The average daily volume for eastbound traffic on Clarinda was 184, she continued; for westbound vehicles, 200.

The average speed of eastbound vehicles on that street was 19 mph, Spence told the TAC; for westbound traffic, 21 mph.

Those statistics show golf carts would be able to operate without problems on the streets county staff recommended for their use, Spence pointed out.

A county traffic study of two Pinecraft streets includes these results about vehicle volume and speeds. Image courtesy Sarasota County

When TAC Chair Becky Ayech asked for clarification about how the recommended traffic patterns in Pinecraft would ensure golf carts did not venture out onto Bahia Vista, for example, Spence explained that Kaufman Avenue and Clarinda Street would provide the necessary connections in the community.

After Ayech closed the public hearing and asked for a motion, Skoegard proposed that the TAC recommend the County Commission deny the designation of streets in Pinecraft for golf cart use.

In the gated golf community where he lives, Skoegard explained ,the homeowners association has the responsibility of inspecting each golf cart on an annual basis, and each cart has a number on it. “There’s a group within the association who monitors the carts,” he added. “There’s enforcement that’s done on a daily basis,” Skoegard said, and that does not involve the Sheriff’s Office.

Additionally, he noted, staff’s recommendation to allow golf carts to cross Bahia Vista Street is “just asking for some kind of calamity.”

Finally, Skoegard told his colleagues, “The Sheriff’s Office has plenty to do right now. They’re not going to enforce this.”

Vice Chair Mary Glidden-Williams pointed out that, in Pinecraft, people often walk three to four abreast.

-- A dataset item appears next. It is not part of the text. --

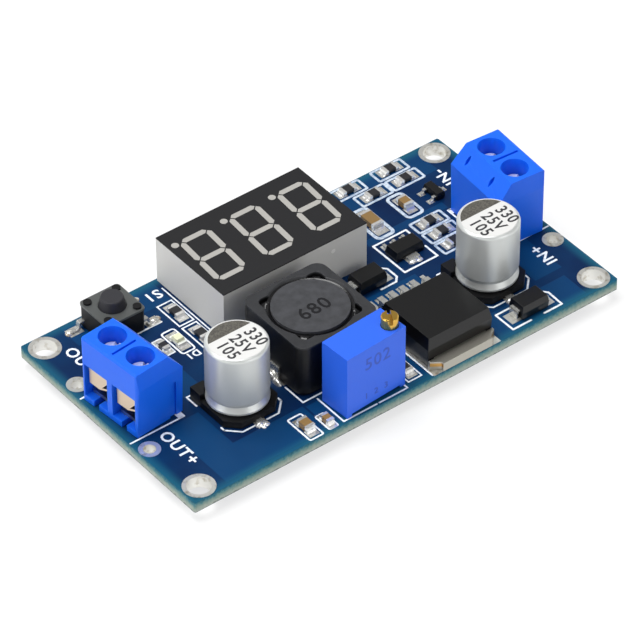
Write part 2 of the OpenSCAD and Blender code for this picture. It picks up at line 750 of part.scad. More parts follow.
module inductor_winding() color("#a65a2e") on_board(inductor_at)
    translate([0, 0, shield_bottom + flange_thick]) difference() {
        cylinder(r = winding_r, h = inductor_h - shield_bottom - 2 * flange_thick);
        translate([0, 0, -overlap]) cylinder(r = waist_r, h = inductor_h);
    }

// Bent clip at each side: a foot under the core and a tongue up the shield
module inductor_clips() color("#cfcdc4") on_board(inductor_at)
    for (s = [0, 1]) mirror([s, 0, 0]) across_y(clip_w) polygon([
        [shield_side / 2 - clip_foot, land_t], [shield_side / 2 + clip_t, land_t],
        [shield_side / 2 + clip_t, clip_rise], [shield_side / 2, clip_rise],
        [shield_side / 2, shield_bottom], [shield_side / 2 - clip_foot, shield_bottom]
    ]);

// ---------- trimmer ----------

trimmer_bottom = land_t + trimmer_feet;
adjuster_bottom = trimmer_h - adjuster_depth;

module at_trimmer() on_board(trimmer_at, trimmer_twist) children();

module trimmer_housing() color("#3a6cf5") at_trimmer() difference() {
    union() {
        translate([0, 0, trimmer_bottom])
            linear_extrude(trimmer_h - trimmer_bottom) square([trimmer_l, trimmer_w], center = true);
        for (x = [-1, 1]) translate([x * (trimmer_l / 2 - 0.4), 0, land_t])
            linear_extrude(trimmer_feet + overlap) square([0.8, trimmer_w], center = true);
    }
    translate([0, 0, trimmer_bottom - overlap])
        linear_extrude(seal_t + overlap) square(seal_area, center = true);
    translate([adjuster_at.x, adjuster_at.y, adjuster_bottom - 0.1])
        cylinder(r = adjuster_r + adjuster_clearance, h = trimmer_h);
}

module trimmer_screw() color("#c9a24a") at_trimmer() translate(adjuster_at) difference() {
    translate([0, 0, adjuster_bottom]) rotate_extrude() polygon([
        [0, 0], [adjuster_r, 0], [adjuster_r, adjuster_depth + adjuster_rise - 0.15],
        [adjuster_r - 0.15, adjuster_depth + adjuster_rise], [0, adjuster_depth + adjuster_rise]
    ]);
    translate([0, 0, trimmer_h + adjuster_rise]) rotate(adjuster_turn)
        cube([2 * adjuster_r + overlap, 0.45, 1.5], center = true);
}

module trimmer_seal() color("#2f59c8") at_trimmer() difference() {
    translate([0, 0, trimmer_bottom])
        linear_extrude(seal_t) square(seal_area, center = true);
    for (i = [-1 : 1]) translate([i * pin_pitch, 0, 0]) cylinder(r = trimmer_pin_r, h = trimmer_h);
}

module trimmer_pins() color("#cfcfca") trimmer_pin_places()
    translate([0, 0, -pin_tail])
        cylinder(r = trimmer_pin_r, h = pin_tail + board_t + trimmer_bottom + seal_t);

// ---------- regulator ----------

body_lift = land_t;
tab_front = regulator_l / 2 + tab_reach;
tab_cut = 1.2;
slug_w = 8.2;
lead_w = 0.8;
lead_t = 0.5;
lead_level = 2.9;
lead_root = 0.8;
lead_bend = 1.9;
lead_reach = 4.45;

// Metal tab: the part in front of the body and the slug under it
module tab_plate() {
    w = regulator_w / 2 + 0.03;
    front = -tab_front;
    linear_extrude(tab_t) polygon([
        [tab_cut - w, front], [w - tab_cut, front], [w - tab_cut, front + 0.35], [w, front + tab_cut],
        [w, -regulator_l / 2], [slug_w / 2, -regulator_l / 2], [slug_w / 2, 2.6], [-slug_w / 2, 2.6],
        [-slug_w / 2, -regulator_l / 2], [-w, -regulator_l / 2], [-w, front + tab_cut],
        [tab_cut - w, front + 0.35]
    ]);
}

module regulator_tab() color("#b9b7ae") on_board(regulator_at) translate([0, 0, land_t]) tab_plate();

module regulator_body() color("#1d1d1f") on_board(regulator_at) difference() {
    moulded_body(regulator_w, regulator_l, regulator_h, body_lift, 2.9, 0.35);
    translate([0, 0, land_t]) tab_plate();
    regulator_lead_set();
}

module regulator_lead_set()
    for (i = [-2 : 2]) translate([i * lead_pitch, 0, 0]) rotate(90)
        gull_lead(regulator_l / 2 - lead_root, lead_level, regulator_l / 2 + lead_bend,
            regulator_l / 2 + lead_reach, lead_w, lead_t, land_t);

module regulator_leads() color("#c6c5c0") on_board(regulator_at) regulator_lead_set();

// ---------- diodes ----------

diode_strip_w = 1.45;
diode_strip_t = 0.2;
diode_strip_reach = 0.45;
diode_foot = 1.2;
diode_level = 1.25;

module diode_body() difference() {
    moulded_body(diode_l, diode_w, diode_h, land_t + diode_strip_t, diode_level, 0.18);
    diode_leads();
}

// Flat strip at each end: out of the body, down its end and back under it
module diode_leads() {
    t = diode_strip_t;
    out = diode_l / 2 + diode_strip_reach;
    root = diode_l / 2 - 0.5;
    for (s = [0, 1]) mirror([s, 0, 0]) across_y(diode_strip_w) polygon([
        [root, diode_level + t], [out - 0.1, diode_level + t], [out, diode_level], [out, land_t],
        [out - diode_foot, land_t], [out - diode_foot, land_t + t], [out - t, land_t + t],
        [out - t, diode_level], [root, diode_level]
    ]);
}

module input_diode_body() color("#242426") on_board(input_diode_at) diode_body();
module input_diode_leads() color("#d2d1cb") on_board(input_diode_at) diode_leads();
module output_diode_body() color("#242426") on_board(output_diode_at) diode_body();
module output_diode_leads() color("#d2d1cb") on_board(output_diode_at) diode_leads();

// ---------- small regulator and transistor ----------

small_body = [4.5, 2.5, 1.5];
small_lead_t = 0.4;

module small_strips() {
    for (i = [-1 : 1]) translate([i * 1.5 - 0.22, 0.7, land_t]) cube([0.44, 1.75, small_lead_t]);
    translate([-0.85, -2.1, land_t]) cube([1.7, 2.4, small_lead_t]);
}

module small_regulator_body() color("#1f1f21") on_board(small_regulator_at) difference() {
    moulded_body(small_body.x, small_body.y, small_body.z, land_t, land_t + small_lead_t, 0.2);
    small_strips();
}

module small_regulator_leads() color("#d2d1cb") on_board(small_regulator_at) small_strips();

module transistor_lead_set() {
    for (y = [-1, 1]) translate([0, y * 0.95, 0]) mirror([1, 0, 0])
        gull_lead(0.4, 0.65, 1.05, 1.55, 0.42, 0.14, land_t);
    gull_lead(0.4, 0.65, 1.05, 1.55, 0.42, 0.14, land_t);
}

module transistor_body() color("#1f1f21") on_board(transistor_at) difference() {
    moulded_body(1.3, 2.9, 1.1, land_t + 0.06, 0.6, 0.1);
    transistor_lead_set();
}

module transistor_leads() color("#d2d1cb") on_board(transistor_at) transistor_lead_set();

// ---------- switch ----------

cover_bottom = cover_h - cover_t;
pocket_floor = 1.6;
switch_lift = land_t + 0.05;
switch_edge_r = 0.5;
leg_t = 0.3;
leg_w = 0.7;
leg_reach = 2.1;
leg_bend = 0.7;
leg_root = 0.6;
leg_level = 1.3;
leg_y = 2.25;
leg_tip = switch_side / 2 + leg_reach;

module at_switch() on_board(switch_at) children();

module stud_places() for (x = [-1, 1], y = [-1, 1]) translate([x * stud_at, y * stud_at]) children();

module switch_base() color("#161618") at_switch() difference() {
    union() {
        translate([0, 0, switch_lift])
            rounded_block(switch_side - 0.15, switch_side - 0.15, cover_bottom - switch_lift, switch_edge_r);
        stud_places() cylinder(r = stud_r, h = cover_h + 0.25);
    }
    translate([0, 0, pocket_floor]) cylinder(r = pocket_r, h = cover_h);
    switch_leg_set();
}

module switch_cover() color("#5b5b5e") at_switch() difference() {
    translate([0, 0, cover_bottom]) rounded_block(switch_side, switch_side, cover_t, switch_edge_r);
    cylinder(r = button_r + button_clearance, h = cover_h + overlap);
    stud_places() cylinder(r = stud_r, h = cover_h + overlap);
}

// Button, with the flange that keeps it under the cover and the stem on the dome
module switch_button() color("#1c1c1e") at_switch() rotate_extrude() polygon([
    [0, pocket_floor + dome_h + 0.02], [1, pocket_floor + dome_h + 0.02],
    [1, cover_bottom - 0.02 - flange_t], [flange_r, cover_bottom - 0.02 - flange_t],
    [flange_r, cover_bottom - 0.02], [button_r, cover_bottom - 0.02], [button_r, cover_h + 0.05],
    [button_r - 0.25, button_h - 0.12], [button_r - 0.37, button_h], [0, button_h]
]);

// Snap dome under the button: it flattens when the button is pressed
module switch_dome() color("#c9c8c4") at_switch() translate([0, 0, pocket_floor]) rotate_extrude() polygon([
    [2.1, 0], [1.9, 0], [1, dome_h - 0.14], [0, dome_h - 0.08], [0, dome_h], [1, dome_h - 0.06], [2.1, 0.08]
]);

module switch_leg_set() {
    side = switch_side / 2;
    for (s = [0, 1], y = [-1, 1]) mirror([s, 0, 0]) translate([0, y * leg_y, 0])
        gull_lead(side - leg_root, leg_level, side + leg_bend, leg_tip, leg_w, leg_t, land_t);
}

module switch_legs() color("#cfcdc4") at_switch() switch_leg_set();

// ---------- chip parts ----------

cap_l = 0.4;
cap_skin = 0.03;

// Body of a chip part between its two end caps
module chip_body(l, w, h)
    translate([0, 0, land_t + cap_skin]) linear_extrude(h) square([l - 2 * cap_l, w], center = true);

module chip_ends(l, w, h) for (x = [-1, 1])
    translate([x * (l / 2 - cap_l / 2), 0, land_t])
        linear_extrude(h + 2 * cap_skin) square([cap_l, w + 2 * cap_skin], center = true);

module chip_resistor_bodies() color("#1a1a1c") {
    for (p = large_resistors) on_board(p, p.z) chip_body(chip_l, chip_w, resistor_h);
    for (p = small_resistors)
        on_board(p, p.z) chip_body(tiny_l, tiny_w, resistor_h);
}

module chip_resistor_ends() color("#d9d8d3") {
    for (p = large_resistors) on_board(p, p.z) chip_ends(chip_l, chip_w, resistor_h);
    for (p = small_resistors)
        on_board(p, p.z) chip_ends(tiny_l, tiny_w, resistor_h);
}

module ceramic_capacitor_bodies() color("#a98258") {
    for (p = large_ceramics) on_board(p, p.z) chip_body(chip_l, chip_w, ceramic_h);
    for (p = tall_ceramics)
        on_board(p, p.z) chip_body(tall_l, tall_w, ceramic_h);
    for (p = small_ceramics)
        on_board(p, p.z) chip_body(tiny_l, tiny_w, tiny_ceramic_h);
}

module ceramic_capacitor_ends() color("#d9d8d3") {
    for (p = large_ceramics) on_board(p, p.z) chip_ends(chip_l, chip_w, ceramic_h);
    for (p = tall_ceramics)
        on_board(p, p.z) chip_ends(tall_l, tall_w, ceramic_h);
    for (p = small_ceramics)
        on_board(p, p.z) chip_ends(tiny_l, tiny_w, tiny_ceramic_h);
}

// ---------- indicator ----------

indicator_base_h = 0.35;
indicator_h = 0.8;

module indicator_base() color("#dfe2da") on_board(indicator_at, 90) {
    translate([0, 0, land_t]) linear_extrude(indicator_base_h) square([chip_l, chip_w], center = true);
}

module indicator_lens() color("#efe9cf") on_board(indicator_at, 90)
    translate([0, 0, land_t]) moulded_body(chip_l * 0.62, chip_w, indicator_h, indicator_base_h,
        indicator_base_h + 0.05, 0.12);

// ---------- driver chip, under the board ----------

driver_l = 6.5;
driver_w = 4.4;
driver_h = 1.1;
driver_pitch = 0.65;
driver_tip = 3.2;

module at_driver() translate([driver_chip_at.x, driver_chip_at.y, 0]) mirror([0, 0, 1]) children();

module driver_leads() for (s = [0, 1], i = [-4.5 : 1 : 4.5]) mirror([0, s, 0])
    translate([i * driver_pitch, 0, 0]) rotate(90)
        gull_lead(driver_w / 2 - 0.3, 0.7, driver_w / 2 + 0.35, driver_tip, 0.24, 0.14, land_t);

module driver_chip_body() color("#1f1f21") at_driver() difference() {
    moulded_body(driver_l, driver_w, driver_h, land_t + 0.1, 0.63, 0.1);
    driver_leads();
}

module driver_chip_leads() color("#d2d1cb") at_driver() driver_leads();

circuit_board();
plated_lands();
solder_joints();
display_shell();
display_mask();
display_resin();
display_backing();
display_pins();
output_housing();
output_contacts();
output_positive_clamp();
output_positive_screw();
output_negative_clamp();
output_negative_screw();
input_housing();
input_contacts();
input_positive_clamp();
input_positive_screw();
input_negative_clamp();
input_negative_screw();
output_capacitor_can();
output_capacitor_base();
output_capacitor_leads();
input_capacitor_can();
input_capacitor_base();
input_capacitor_leads();
inductor_shield();
inductor_drum();
inductor_winding();
inductor_clips();
trimmer_housing();
trimmer_screw();
trimmer_seal();
trimmer_pins();
regulator_body();
regulator_tab();
regulator_leads();
input_diode_body();
input_diode_leads();
output_diode_body();
output_diode_leads();
small_regulator_body();
small_regulator_leads();
transistor_body();
transistor_leads();
switch_base();
switch_cover();
switch_button();
switch_dome();
switch_legs();
chip_resistor_bodies();
chip_resistor_ends();
ceramic_capacitor_bodies();
ceramic_capacitor_ends();
indicator_base();
indicator_lens();
driver_chip_body();
driver_chip_leads();
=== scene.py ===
"""Looks of a step-down converter board with a three-digit voltmeter, in metres, in the CAD frame."""

import math

import bmesh
import bpy
from mathutils import Matrix, Vector


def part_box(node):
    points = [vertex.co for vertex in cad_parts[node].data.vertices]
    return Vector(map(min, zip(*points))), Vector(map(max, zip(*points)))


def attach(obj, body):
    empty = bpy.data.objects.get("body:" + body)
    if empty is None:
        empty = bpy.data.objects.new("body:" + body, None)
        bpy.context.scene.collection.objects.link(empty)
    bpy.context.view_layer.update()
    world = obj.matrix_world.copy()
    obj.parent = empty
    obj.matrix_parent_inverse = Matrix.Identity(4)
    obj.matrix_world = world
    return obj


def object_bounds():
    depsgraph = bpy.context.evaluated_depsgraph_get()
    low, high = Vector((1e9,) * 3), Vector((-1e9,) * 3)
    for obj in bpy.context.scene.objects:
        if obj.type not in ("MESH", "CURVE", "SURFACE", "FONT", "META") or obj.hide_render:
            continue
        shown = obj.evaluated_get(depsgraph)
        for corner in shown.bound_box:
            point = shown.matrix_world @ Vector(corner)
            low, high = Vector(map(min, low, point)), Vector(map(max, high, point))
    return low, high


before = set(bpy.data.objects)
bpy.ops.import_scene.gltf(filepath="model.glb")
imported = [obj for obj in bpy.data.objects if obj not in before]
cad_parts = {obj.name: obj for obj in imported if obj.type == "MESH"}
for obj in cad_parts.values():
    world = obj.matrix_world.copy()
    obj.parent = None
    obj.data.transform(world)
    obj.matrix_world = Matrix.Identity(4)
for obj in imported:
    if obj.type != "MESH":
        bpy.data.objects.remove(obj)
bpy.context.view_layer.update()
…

However, she continued, many electric and gas-powered golf carts are so quiet, pedestrians would not hear them approaching from the rear. “I think that that could be a problem.”

Glidden-Williams added, “There are no sidewalks [in some parts of Pinecraft]; the streets are very narrow, and I’m scared to death.”

When Ayech called for the vote, the result was unanimous in recommending the County Commission deny the staff recommendation.